[Extracted data entries]
━━━━━━

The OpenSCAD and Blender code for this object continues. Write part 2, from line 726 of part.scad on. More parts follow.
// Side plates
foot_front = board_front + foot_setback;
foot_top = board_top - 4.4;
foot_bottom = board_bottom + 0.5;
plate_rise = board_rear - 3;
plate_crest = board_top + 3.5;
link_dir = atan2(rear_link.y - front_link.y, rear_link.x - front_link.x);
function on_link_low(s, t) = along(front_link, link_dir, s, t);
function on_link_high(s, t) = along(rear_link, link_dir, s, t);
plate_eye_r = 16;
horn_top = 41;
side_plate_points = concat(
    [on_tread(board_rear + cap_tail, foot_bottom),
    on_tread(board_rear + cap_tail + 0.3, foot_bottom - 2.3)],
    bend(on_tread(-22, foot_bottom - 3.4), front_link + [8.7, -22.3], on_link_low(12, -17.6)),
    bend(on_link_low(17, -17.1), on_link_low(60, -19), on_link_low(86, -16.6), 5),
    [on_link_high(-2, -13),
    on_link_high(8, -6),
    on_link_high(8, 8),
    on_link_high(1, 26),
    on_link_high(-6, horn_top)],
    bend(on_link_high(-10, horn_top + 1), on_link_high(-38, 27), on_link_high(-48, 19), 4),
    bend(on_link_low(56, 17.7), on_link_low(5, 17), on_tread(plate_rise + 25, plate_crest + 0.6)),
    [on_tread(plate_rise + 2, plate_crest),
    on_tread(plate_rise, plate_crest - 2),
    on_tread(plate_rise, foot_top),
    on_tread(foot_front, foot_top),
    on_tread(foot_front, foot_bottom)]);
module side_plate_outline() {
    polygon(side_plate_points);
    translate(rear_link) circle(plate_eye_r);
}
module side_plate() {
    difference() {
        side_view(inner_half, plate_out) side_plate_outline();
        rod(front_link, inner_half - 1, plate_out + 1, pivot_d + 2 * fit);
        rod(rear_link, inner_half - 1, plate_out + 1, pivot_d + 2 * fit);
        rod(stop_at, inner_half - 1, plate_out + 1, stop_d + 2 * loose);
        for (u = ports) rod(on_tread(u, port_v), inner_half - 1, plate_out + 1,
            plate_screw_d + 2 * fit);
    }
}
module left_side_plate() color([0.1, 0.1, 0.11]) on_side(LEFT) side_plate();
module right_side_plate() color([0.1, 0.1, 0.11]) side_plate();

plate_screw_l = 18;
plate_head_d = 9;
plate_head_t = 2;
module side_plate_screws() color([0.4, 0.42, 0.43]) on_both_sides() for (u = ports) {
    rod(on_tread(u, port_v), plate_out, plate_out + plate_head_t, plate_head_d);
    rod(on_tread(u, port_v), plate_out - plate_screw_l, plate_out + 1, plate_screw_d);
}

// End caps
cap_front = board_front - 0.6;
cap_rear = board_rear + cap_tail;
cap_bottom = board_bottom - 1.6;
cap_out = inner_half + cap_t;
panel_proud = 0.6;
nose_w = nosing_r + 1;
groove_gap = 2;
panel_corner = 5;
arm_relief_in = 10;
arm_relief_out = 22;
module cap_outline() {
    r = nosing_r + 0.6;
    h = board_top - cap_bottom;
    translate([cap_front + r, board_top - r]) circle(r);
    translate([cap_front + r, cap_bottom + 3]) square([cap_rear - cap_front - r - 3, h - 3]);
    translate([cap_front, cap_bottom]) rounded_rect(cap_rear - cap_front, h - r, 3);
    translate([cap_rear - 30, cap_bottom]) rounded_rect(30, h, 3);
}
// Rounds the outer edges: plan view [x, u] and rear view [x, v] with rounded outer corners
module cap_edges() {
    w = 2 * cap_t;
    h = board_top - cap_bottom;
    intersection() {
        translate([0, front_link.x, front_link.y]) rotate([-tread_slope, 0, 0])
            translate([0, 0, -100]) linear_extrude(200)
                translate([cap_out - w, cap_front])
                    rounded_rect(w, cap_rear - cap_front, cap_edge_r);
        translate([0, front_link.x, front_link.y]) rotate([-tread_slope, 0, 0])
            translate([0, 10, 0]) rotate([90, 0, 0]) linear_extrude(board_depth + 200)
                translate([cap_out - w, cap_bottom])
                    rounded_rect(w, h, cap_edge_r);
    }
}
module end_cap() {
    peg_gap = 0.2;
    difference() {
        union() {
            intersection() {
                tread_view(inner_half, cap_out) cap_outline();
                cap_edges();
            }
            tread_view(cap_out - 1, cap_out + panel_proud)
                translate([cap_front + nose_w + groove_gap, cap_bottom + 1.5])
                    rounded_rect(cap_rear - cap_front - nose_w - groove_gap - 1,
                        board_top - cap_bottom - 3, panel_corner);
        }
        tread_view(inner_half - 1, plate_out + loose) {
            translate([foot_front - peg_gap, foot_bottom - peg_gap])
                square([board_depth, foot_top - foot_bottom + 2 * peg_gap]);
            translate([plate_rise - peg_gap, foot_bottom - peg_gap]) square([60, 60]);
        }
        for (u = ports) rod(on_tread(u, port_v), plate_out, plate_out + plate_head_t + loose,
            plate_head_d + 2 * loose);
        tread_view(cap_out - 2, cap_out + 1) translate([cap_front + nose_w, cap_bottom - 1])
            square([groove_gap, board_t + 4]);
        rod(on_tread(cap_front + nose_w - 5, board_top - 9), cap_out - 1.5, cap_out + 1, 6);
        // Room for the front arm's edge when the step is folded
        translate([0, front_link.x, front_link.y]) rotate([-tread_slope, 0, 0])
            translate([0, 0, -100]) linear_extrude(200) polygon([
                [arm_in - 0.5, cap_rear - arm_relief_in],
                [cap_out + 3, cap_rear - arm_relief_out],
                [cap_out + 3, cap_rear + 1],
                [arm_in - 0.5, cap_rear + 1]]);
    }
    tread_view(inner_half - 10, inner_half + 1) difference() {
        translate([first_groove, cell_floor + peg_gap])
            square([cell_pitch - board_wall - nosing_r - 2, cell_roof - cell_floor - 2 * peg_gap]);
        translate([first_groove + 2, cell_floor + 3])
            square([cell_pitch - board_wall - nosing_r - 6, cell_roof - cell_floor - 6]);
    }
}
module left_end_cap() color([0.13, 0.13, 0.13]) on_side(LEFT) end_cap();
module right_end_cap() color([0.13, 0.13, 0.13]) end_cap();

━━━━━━

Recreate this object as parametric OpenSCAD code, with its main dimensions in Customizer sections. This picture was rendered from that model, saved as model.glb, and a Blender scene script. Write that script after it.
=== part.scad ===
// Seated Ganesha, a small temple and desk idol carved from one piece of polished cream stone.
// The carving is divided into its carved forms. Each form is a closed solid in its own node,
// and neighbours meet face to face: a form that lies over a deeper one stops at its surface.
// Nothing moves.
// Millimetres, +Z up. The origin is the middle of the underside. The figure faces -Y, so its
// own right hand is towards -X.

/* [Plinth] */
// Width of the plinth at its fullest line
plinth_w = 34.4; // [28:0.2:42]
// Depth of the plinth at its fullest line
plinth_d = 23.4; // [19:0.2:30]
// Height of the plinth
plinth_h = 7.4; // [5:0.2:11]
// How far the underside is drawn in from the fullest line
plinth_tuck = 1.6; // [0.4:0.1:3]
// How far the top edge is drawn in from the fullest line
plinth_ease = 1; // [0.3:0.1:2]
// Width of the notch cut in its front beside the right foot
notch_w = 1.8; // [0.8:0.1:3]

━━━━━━

> [Instruction] Repeat word for word the stretch of lines from the one with "Recreate this object" down to the one with "notch_w = 1.8; // [0.8:0.1:3]", both included.

> [Exercise output]
Recreate this object as parametric OpenSCAD code, with its main dimensions in Customizer sections. This picture was rendered from that model, saved as model.glb, and a Blender scene script. Write that script after it.
=== part.scad ===
// Seated Ganesha, a small temple and desk idol carved from one piece of polished cream stone.
// The carving is divided into its carved forms. Each form is a closed solid in its own node,
// and neighbours meet face to face: a form that lies over a deeper one stops at its surface.
// Nothing moves.
// Millimetres, +Z up. The origin is the middle of the underside. The figure faces -Y, so its
// own right hand is towards -X.

/* [Plinth] */
// Width of the plinth at its fullest line
plinth_w = 34.4; // [28:0.2:42]
// Depth of the plinth at its fullest line
plinth_d = 23.4; // [19:0.2:30]
// Height of the plinth
plinth_h = 7.4; // [5:0.2:11]
// How far the underside is drawn in from the fullest line
plinth_tuck = 1.6; // [0.4:0.1:3]
// How far the top edge is drawn in from the fullest line
plinth_ease = 1; // [0.3:0.1:2]
// Width of the notch cut in its front beside the right foot
notch_w = 1.8; // [0.8:0.1:3]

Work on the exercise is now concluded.